Information provided:
= = = = =
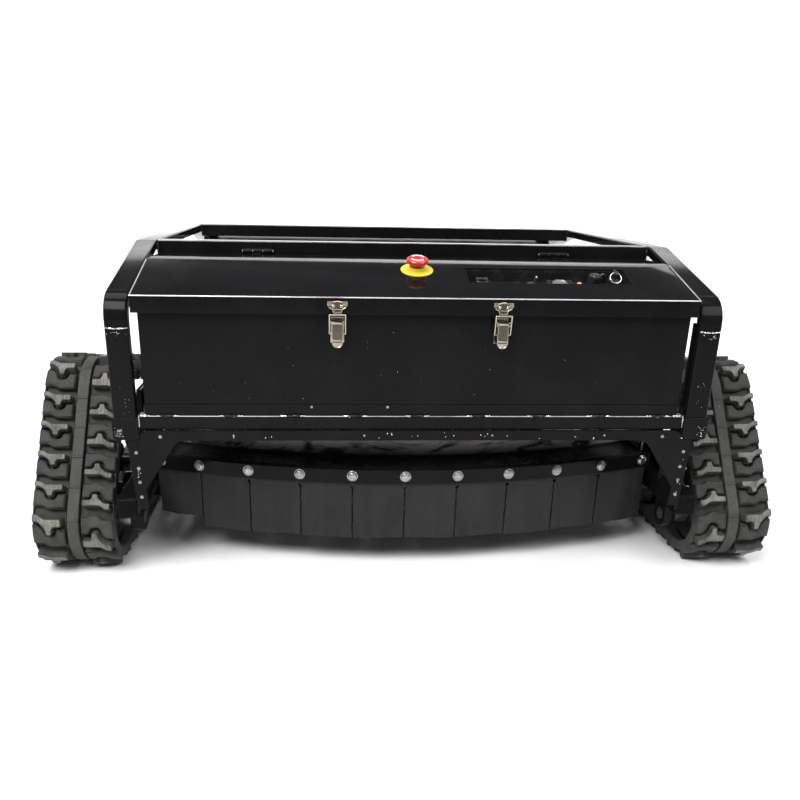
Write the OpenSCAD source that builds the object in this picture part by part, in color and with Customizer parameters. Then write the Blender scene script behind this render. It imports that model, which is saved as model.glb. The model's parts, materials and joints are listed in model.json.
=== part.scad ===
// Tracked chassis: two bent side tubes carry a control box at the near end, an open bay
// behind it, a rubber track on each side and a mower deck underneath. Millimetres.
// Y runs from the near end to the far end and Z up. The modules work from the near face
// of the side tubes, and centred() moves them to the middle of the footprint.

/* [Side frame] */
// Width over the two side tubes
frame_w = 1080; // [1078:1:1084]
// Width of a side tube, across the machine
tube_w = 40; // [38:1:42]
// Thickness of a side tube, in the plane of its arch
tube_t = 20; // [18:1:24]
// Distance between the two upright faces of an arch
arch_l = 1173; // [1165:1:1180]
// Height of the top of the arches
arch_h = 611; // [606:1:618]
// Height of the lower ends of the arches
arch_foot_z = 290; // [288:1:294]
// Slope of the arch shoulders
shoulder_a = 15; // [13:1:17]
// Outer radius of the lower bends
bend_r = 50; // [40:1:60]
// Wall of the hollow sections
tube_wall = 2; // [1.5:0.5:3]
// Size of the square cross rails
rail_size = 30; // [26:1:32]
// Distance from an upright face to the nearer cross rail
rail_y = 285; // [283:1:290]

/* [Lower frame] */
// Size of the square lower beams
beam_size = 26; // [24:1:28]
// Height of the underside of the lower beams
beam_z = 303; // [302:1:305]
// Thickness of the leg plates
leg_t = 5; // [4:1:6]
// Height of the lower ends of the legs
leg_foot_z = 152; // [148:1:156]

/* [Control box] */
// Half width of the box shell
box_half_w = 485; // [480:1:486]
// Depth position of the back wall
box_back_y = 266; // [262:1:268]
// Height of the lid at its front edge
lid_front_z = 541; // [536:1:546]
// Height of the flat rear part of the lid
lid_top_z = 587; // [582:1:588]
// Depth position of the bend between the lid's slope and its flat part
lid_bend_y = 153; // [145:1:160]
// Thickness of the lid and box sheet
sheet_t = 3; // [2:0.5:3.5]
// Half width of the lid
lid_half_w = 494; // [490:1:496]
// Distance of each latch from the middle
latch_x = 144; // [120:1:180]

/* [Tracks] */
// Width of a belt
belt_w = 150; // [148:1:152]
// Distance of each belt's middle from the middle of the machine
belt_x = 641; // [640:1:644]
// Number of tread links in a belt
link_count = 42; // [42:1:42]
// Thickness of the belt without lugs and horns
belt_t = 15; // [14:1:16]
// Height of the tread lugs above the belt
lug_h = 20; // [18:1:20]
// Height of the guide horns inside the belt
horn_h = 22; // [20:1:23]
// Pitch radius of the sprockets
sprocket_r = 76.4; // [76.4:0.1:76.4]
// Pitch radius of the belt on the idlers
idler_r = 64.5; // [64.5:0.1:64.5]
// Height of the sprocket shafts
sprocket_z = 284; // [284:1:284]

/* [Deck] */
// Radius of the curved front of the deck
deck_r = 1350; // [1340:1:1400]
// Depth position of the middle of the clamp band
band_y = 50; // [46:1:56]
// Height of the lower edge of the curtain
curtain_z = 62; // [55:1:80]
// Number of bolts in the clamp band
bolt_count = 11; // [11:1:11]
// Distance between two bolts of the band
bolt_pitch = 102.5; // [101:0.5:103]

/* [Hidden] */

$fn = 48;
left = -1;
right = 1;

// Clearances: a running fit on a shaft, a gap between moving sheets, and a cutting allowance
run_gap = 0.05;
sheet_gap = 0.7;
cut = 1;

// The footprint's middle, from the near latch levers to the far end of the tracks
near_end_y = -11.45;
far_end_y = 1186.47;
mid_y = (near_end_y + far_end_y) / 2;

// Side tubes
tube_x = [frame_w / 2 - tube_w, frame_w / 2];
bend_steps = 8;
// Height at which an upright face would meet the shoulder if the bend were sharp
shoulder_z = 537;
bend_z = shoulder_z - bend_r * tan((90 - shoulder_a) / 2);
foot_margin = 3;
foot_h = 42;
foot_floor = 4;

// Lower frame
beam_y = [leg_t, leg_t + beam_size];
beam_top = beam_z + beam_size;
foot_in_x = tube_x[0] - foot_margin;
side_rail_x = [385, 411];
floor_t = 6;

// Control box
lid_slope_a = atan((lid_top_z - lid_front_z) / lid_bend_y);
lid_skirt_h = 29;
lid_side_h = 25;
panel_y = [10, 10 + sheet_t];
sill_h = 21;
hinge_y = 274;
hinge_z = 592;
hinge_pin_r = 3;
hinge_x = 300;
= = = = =
Exercise objective: Emit, unaltered, the lines from the top of the listing down through the line that holds "of the footprint."; emit nothing else.

Task response:
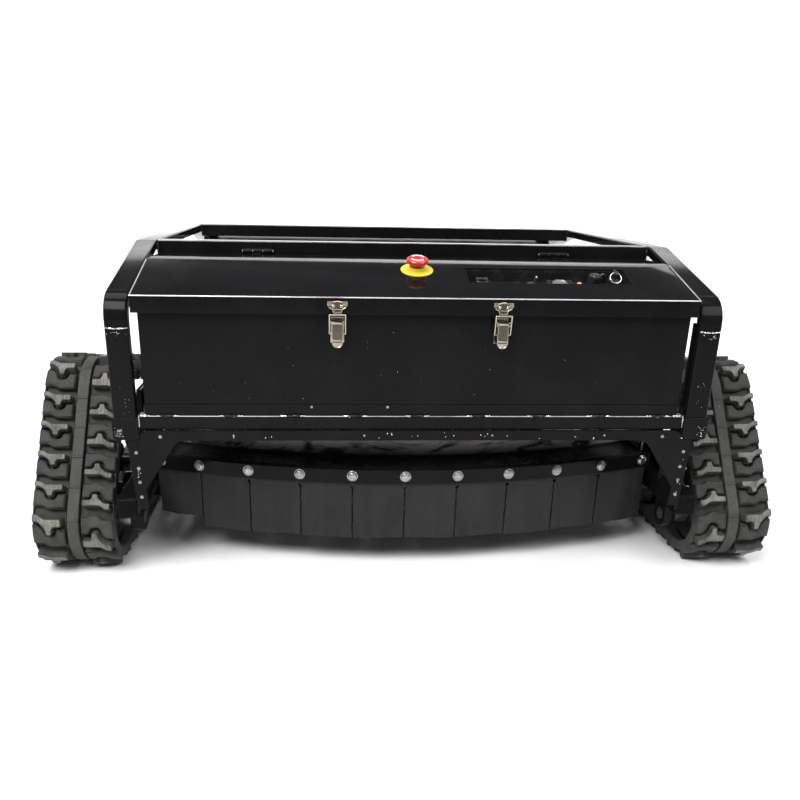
Write the OpenSCAD source that builds the object in this picture part by part, in color and with Customizer parameters. Then write the Blender scene script behind this render. It imports that model, which is saved as model.glb. The model's parts, materials and joints are listed in model.json.
=== part.scad ===
// Tracked chassis: two bent side tubes carry a control box at the near end, an open bay
// behind it, a rubber track on each side and a mower deck underneath. Millimetres.
// Y runs from the near end to the far end and Z up. The modules work from the near face
// of the side tubes, and centred() moves them to the middle of the footprint.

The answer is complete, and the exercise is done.